Given request
Begin at the line containing "imported = [obj" and stop at the line containing "# finishes' places"; copy those lines exactly, ends included, and nothing else.

A block of data:

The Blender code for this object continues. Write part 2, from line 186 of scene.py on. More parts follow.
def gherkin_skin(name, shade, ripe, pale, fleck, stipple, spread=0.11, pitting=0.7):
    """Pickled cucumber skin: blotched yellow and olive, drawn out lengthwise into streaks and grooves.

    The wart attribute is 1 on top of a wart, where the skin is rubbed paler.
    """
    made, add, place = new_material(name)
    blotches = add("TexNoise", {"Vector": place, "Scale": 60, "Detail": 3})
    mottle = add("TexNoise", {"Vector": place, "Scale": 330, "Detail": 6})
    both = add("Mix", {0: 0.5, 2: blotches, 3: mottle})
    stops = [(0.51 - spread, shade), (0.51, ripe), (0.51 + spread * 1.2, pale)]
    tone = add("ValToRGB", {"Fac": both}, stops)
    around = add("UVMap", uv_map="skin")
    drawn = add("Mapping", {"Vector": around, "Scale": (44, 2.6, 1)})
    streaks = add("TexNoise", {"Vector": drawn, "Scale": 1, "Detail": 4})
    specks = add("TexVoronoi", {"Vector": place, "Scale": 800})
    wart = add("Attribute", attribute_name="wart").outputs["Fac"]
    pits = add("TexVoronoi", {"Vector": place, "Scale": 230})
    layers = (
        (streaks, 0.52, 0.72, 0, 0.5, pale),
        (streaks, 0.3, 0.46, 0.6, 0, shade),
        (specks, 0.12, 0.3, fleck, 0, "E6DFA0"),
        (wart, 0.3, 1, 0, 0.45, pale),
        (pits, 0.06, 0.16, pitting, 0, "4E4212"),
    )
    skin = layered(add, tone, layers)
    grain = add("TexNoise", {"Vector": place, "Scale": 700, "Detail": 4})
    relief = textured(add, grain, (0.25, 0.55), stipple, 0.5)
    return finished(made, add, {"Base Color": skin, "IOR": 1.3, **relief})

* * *

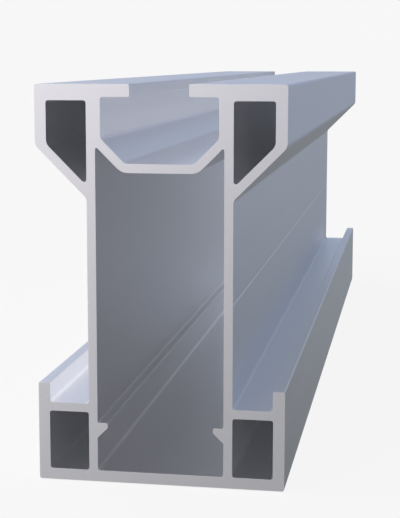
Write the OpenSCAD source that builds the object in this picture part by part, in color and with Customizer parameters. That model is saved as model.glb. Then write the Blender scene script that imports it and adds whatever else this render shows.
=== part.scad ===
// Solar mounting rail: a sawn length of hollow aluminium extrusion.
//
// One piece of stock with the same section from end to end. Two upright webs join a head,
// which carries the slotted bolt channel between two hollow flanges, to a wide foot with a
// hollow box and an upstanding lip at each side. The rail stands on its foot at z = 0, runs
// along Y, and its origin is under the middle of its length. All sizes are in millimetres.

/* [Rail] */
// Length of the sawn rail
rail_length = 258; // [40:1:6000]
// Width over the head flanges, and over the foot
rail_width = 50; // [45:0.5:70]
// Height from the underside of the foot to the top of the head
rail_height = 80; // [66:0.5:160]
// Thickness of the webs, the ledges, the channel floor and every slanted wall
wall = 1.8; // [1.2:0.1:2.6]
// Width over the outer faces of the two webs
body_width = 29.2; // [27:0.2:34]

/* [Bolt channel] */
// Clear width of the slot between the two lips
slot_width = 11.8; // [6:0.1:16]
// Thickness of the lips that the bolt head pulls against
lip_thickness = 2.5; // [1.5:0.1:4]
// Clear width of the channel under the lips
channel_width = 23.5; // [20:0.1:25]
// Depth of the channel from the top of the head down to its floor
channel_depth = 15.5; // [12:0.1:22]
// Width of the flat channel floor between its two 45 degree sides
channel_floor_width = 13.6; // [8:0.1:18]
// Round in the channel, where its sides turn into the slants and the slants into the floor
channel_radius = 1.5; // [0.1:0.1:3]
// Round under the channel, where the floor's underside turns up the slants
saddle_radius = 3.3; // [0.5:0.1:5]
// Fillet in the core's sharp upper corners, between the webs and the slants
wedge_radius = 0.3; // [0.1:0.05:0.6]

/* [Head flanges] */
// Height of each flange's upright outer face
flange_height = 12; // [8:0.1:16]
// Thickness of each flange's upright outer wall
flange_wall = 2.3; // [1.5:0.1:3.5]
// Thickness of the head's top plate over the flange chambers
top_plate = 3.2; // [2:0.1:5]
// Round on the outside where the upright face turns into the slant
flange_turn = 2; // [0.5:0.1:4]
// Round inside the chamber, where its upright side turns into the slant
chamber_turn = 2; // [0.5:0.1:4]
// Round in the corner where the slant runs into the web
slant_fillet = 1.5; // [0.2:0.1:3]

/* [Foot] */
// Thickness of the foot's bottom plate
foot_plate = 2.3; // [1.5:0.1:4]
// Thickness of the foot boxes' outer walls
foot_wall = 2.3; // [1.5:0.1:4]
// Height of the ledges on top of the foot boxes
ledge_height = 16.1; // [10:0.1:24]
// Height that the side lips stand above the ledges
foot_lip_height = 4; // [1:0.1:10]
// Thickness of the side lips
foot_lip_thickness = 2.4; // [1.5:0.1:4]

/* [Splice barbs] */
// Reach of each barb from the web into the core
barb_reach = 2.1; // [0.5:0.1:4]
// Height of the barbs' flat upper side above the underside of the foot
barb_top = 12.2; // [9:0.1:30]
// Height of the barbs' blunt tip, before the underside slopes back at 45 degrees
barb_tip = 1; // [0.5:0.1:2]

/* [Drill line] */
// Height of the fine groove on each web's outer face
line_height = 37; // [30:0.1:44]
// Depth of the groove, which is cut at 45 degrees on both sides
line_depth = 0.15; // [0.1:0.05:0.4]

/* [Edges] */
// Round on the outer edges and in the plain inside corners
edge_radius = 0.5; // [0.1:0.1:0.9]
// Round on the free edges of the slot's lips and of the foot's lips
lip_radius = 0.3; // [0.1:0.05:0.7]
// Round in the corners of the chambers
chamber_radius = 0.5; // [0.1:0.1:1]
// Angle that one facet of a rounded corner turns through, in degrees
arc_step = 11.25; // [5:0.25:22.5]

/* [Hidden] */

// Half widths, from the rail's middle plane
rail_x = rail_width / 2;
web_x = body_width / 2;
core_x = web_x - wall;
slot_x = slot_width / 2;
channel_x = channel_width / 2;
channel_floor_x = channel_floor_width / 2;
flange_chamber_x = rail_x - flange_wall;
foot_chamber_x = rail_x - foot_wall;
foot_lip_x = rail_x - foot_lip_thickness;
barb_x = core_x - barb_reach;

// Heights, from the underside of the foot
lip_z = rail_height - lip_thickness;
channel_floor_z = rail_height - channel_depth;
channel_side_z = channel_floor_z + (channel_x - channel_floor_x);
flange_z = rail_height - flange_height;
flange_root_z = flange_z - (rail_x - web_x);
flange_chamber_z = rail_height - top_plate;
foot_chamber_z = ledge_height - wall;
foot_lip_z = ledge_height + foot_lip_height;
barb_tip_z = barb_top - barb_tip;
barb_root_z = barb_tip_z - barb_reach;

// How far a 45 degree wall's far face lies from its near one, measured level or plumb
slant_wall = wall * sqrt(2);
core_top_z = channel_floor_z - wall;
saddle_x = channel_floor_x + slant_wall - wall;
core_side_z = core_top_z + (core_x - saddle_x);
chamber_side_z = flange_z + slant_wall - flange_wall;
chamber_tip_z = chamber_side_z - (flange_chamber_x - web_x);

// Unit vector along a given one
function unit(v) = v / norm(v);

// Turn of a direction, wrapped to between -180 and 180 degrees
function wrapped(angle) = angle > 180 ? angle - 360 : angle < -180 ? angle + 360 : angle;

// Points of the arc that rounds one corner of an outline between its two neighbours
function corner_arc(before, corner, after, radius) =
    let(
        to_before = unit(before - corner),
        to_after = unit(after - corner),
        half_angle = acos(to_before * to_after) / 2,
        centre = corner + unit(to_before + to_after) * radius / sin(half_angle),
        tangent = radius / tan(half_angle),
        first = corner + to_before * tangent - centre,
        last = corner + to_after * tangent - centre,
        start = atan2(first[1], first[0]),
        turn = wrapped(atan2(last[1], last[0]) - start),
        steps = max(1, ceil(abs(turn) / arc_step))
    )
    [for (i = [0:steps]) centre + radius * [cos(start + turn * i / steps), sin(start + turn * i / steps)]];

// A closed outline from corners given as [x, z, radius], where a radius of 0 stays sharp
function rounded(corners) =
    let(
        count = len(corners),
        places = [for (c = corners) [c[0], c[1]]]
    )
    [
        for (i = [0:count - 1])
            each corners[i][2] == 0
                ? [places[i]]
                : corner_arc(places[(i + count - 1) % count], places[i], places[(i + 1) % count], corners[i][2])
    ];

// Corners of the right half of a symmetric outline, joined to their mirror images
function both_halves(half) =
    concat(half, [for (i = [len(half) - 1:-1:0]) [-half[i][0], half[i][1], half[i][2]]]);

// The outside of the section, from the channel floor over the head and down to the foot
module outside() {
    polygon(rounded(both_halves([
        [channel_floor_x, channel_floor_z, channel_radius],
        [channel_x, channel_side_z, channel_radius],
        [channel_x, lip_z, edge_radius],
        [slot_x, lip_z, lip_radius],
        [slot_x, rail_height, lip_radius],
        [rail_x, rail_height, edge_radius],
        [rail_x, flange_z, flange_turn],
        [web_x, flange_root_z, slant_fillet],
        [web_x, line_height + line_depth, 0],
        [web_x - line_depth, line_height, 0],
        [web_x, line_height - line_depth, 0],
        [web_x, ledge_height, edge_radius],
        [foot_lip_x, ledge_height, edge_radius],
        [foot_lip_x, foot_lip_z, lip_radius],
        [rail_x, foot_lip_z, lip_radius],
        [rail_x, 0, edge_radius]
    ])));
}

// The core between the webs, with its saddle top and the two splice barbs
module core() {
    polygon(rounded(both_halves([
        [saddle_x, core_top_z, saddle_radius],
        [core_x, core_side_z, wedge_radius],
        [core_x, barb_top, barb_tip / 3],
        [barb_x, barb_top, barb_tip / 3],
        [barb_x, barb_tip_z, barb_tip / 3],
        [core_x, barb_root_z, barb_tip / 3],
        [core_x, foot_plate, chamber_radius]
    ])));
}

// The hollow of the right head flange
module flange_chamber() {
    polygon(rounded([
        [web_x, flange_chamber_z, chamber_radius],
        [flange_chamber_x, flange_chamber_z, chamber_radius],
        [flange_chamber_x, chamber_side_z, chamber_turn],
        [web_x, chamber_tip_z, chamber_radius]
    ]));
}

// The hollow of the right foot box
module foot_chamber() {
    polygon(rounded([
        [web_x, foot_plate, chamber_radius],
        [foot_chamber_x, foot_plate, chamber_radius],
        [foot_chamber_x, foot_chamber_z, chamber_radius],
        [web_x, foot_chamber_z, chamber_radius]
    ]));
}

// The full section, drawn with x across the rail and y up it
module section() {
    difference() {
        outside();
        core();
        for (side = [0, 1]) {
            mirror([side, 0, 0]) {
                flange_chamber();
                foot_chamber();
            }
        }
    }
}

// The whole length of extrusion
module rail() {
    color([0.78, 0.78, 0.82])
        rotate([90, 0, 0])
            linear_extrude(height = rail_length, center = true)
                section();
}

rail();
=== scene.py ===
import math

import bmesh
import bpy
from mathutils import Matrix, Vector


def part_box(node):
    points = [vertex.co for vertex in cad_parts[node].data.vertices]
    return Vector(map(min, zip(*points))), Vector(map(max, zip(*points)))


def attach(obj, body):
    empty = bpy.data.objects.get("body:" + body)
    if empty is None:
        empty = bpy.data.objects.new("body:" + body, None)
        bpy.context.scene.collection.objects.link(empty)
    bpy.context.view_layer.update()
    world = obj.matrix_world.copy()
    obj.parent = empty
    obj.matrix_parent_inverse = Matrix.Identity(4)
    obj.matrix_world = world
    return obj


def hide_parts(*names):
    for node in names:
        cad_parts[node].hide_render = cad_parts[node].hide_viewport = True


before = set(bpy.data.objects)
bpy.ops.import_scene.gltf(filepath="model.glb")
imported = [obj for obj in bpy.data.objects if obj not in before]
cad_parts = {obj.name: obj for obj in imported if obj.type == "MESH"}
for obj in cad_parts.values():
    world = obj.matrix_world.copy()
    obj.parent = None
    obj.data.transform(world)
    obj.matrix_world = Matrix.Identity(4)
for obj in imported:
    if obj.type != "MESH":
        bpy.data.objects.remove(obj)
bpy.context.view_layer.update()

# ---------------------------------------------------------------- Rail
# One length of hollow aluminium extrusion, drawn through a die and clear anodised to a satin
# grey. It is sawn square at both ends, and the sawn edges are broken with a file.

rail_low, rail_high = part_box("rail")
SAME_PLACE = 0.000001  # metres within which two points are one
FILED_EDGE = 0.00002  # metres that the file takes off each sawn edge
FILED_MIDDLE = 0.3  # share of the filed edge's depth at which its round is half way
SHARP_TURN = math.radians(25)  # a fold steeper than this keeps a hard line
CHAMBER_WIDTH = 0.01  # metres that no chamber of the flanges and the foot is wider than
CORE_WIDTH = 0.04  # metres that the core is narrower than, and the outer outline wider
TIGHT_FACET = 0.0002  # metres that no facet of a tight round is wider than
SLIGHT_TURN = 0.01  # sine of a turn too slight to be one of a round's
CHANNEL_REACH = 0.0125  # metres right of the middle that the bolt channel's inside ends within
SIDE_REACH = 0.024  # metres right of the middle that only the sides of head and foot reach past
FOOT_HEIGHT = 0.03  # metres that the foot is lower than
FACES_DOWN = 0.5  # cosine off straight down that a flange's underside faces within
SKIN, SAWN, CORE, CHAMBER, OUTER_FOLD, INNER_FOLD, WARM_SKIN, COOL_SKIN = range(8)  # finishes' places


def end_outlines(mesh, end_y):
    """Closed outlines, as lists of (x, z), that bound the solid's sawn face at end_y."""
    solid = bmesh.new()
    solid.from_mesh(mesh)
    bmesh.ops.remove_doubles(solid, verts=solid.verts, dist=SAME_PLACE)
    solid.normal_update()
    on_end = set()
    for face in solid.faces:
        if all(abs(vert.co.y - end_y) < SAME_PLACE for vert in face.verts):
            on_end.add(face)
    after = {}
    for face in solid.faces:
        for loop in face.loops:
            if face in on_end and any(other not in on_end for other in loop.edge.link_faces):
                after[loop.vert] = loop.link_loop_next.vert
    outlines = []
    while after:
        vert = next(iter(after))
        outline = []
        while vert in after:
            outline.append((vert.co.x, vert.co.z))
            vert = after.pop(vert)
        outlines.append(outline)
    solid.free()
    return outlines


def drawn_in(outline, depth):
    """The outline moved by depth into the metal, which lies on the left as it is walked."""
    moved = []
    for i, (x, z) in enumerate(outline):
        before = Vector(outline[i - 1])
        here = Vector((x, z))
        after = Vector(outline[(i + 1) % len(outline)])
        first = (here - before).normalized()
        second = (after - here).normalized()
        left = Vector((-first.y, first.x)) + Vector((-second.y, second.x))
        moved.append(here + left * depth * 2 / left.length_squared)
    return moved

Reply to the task
imported = [obj for obj in bpy.data.objects if obj not in before]
cad_parts = {obj.name: obj for obj in imported if obj.type == "MESH"}
for obj in cad_parts.values():
    world = obj.matrix_world.copy()
    obj.parent = None
    obj.data.transform(world)
    obj.matrix_world = Matrix.Identity(4)
for obj in imported:
    if obj.type != "MESH":
        bpy.data.objects.remove(obj)
bpy.context.view_layer.update()

# ---------------------------------------------------------------- Rail
# One length of hollow aluminium extrusion, drawn through a die and clear anodised to a satin
# grey. It is sawn square at both ends, and the sawn edges are broken with a file.

rail_low, rail_high = part_box("rail")
SAME_PLACE = 0.000001  # metres within which two points are one
FILED_EDGE = 0.00002  # metres that the file takes off each sawn edge
FILED_MIDDLE = 0.3  # share of the filed edge's depth at which its round is half way
SHARP_TURN = math.radians(25)  # a fold steeper than this keeps a hard line
CHAMBER_WIDTH = 0.01  # metres that no chamber of the flanges and the foot is wider than
CORE_WIDTH = 0.04  # metres that the core is narrower than, and the outer outline wider
TIGHT_FACET = 0.0002  # metres that no facet of a tight round is wider than
SLIGHT_TURN = 0.01  # sine of a turn too slight to be one of a round's
CHANNEL_REACH = 0.0125  # metres right of the middle that the bolt channel's inside ends within
SIDE_REACH = 0.024  # metres right of the middle that only the sides of head and foot reach past
FOOT_HEIGHT = 0.03  # metres that the foot is lower than
FACES_DOWN = 0.5  # cosine off straight down that a flange's underside faces within
SKIN, SAWN, CORE, CHAMBER, OUTER_FOLD, INNER_FOLD, WARM_SKIN, COOL_SKIN = range(8)  # finishes' places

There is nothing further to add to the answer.